Despite the ridiculous complexity of the process and in spite of the overwhelming number of factors and players involved in the entire procedure of a sack, the traditional statistic measures that procedure in just three forms: no points, a half point, or a whole point. Doesn't that seem a bit oversimplistic?
If a defensive end beats an offensive tackle on two consecutive plays in the exact same manner, but the QB throws a short slant on the first and is sacked on the second, there is no quantified appropriation of the equality of his defeat of the tackle. If Fred Robbins comes unblocked up the middle and is given a free sack that requires little to no skill, that is accrued the same value as a sack by a defensive end who displays outstanding ability in eluding a blocker, sprinting around the edge and getting to the quarterback before he throws. Using even the most basic logic, we would discard the sack as an outdated, inefficient model for evaluating pass rushing ability. And yet, because it is so simple, we cling to it as the key determination of defensive end supremacy.
Take Julius Peppers. Regarded by many as the best, most complete DE in the entire NFL, Peppers joined the Chicago Bears in 2010. Since Chop mentioned Deacon Jones as a baseline for greatness (and that itself is hard to argue), let's take it from the man himself:
Yet last season Julius Peppers demonstrated he was fully capable of embodying Jones' notion of a complete defensive end during a career rebirth after signing with the Chicago Bears. Peppers was ranked as the game's best defensive end by USA TODAY Sports Weekly's panel of NFL writers and editors. Regarded primarily as a sack master during his first eight seasons with the Carolina Panthers, Peppers also was a force in shutting down opposing backfields in the Bears' 4-3 defensive alignment in 2010.
When Chicago raced to a 4-1 start in October, Pro Football Weekly splashed the powerful end on its cover and proclaimed him, "The Newest Monster of the Midway." Middle linebacker Brian Urlacher, Peppers' highly decorated teammate, called him the best defensive player in the NFL.
He even pleased at least one tough critic.
"Julius Peppers impresses me as much as anyone," Jones says. "He has it all."
Peppers as the best DE? Interesting, since he had less sacks last season than Chris Long.
I don't think Long's skill set lends itself to gaudy sack totals in the modern NFL. I doubt he'll accrue the kind of numbers needed to make the Pro Bowl (an absolutely ridiculous metric by any standard) annually. It doesn't matter.
Chris Long changes offensive capabilities. He disrupts the pocket better than anyone on our team. Football Outsiders' advanced statistics put Long in some impressive company, and watching the football it's easy to understand why. He beats offensive tackles with aplomb. What he's lacked to this point is complementary pieces along the line to take the focus away from him.
Fred Robbins' impact in 2010 was, like Fred himself, huge. He, and Long's development into a much better pass rusher in his third year, opened things up for James Hall. Hall had only topped 6.5 sacks once in his career prior to last year; in 200 while still with Detroit, Hall finished with 11.5 sacks. Every year since then, Hall finished with less than 7 sacks. And yet last year, Hall led the team with 10.5 sacks.

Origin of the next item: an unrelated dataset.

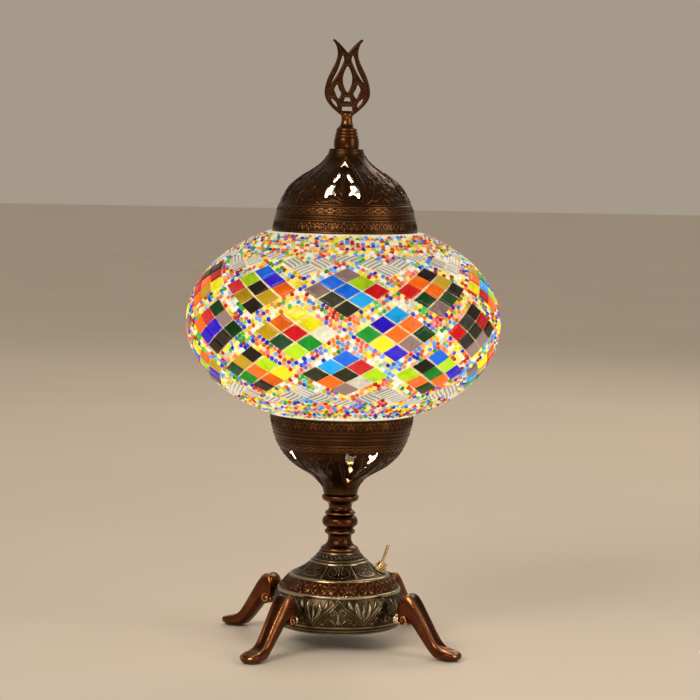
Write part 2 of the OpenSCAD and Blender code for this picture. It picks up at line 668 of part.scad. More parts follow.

Did he suddenly go Benjamin Button on everyone and get younger by a couple of years? Of course not. With the focus largely on Chris Long, Hall's side of the line was afforded much less protection.
Chris Long may not be a league leader in sacks. He may not make the Pro Bowl. But he will "break out" this year. He will be an absolute force in 2011, and he will be a major silent spokesman for the death of traditional statistical analysis that baseball fans have embraced to a degree I pray football fans would.
We may be more grateful for his contribution as a Ram, but decades from now, fans of football will thank him for showing football fans that there's more to dominant play than the sack statistic. By clinging to those three forms of antiquated evaluation, we end up missing the whole point.